Kinetic Particle-In Simulations of Transport in a Tokamak Scrape-Off Layer.

The focus of this thesis is the application of particle-in-cell (PIC) simulation techniques to the study of particle and energy transport in the scrape-off layer (SOL) of a tokamak fusion device. The PIC computer code that is used in this endeavor provides a fully-kinetic, self-consistent description of plasma transport in one spatial dimension (along the open magnetic field lines in the SOL) and two velocity components (v_ {|} and v_{ |}). The diverted-tokamak SOL system was modeled with various levels of physical complexity. The most rudimentary system studied, a collisionless bounded plasma-sheath region, was used to investigate the dependence of the potential structure on the source distribution function used to inject plasma into the SOL. The results from this study were in reasonable agreement with the predictions of previously developed analytic theories. The next level of complexity included the effects of Coulomb collisions. Plasma transport in the SOL was modeled over the wide range of collisionality encountered in current and near-term devices.
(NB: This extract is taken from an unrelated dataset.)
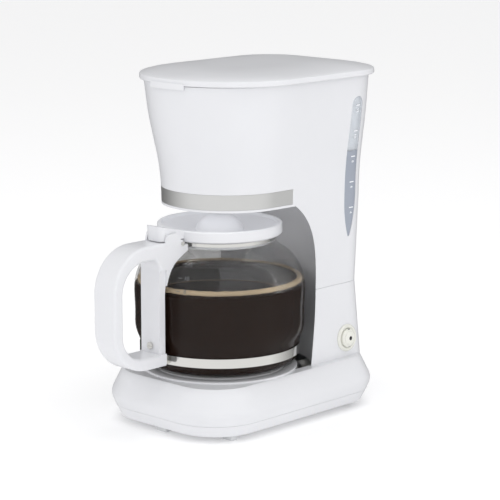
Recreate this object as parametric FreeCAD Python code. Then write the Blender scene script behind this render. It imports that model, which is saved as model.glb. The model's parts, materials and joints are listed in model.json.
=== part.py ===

The electron heat conduction flux in these simulations was limited to 11-21% of the free-streaming thermal flux. Finally, the atomic physics processes of charge exchange and ionization were included in the collisional model. These interactions between the charged-plasma and recycled-neutral particles can significantly affect energy transport through the SOL. This complete version of the kinetic PIC model was used to simulate SOL transport for various values of neutral particle density between the low-and high-recycling limits. The electron and ion kinetic energy fluxes to the divertor plate exhibit a marked decrease as the level of neutral particle recycling increases. The performance of the direct implicit PIC code has been determined with regard to the size of the time step Delta t and grid spacing Delta z. Each of the physics packages incorporated into the PIC code has been benchmarked against either available theories or independent numerical models. To demonstrate the code's versatility, plasma confinement in mirror devices has also been modeled, and the results have been benchmarked against those from a bounce-averaged Fokker-Planck code.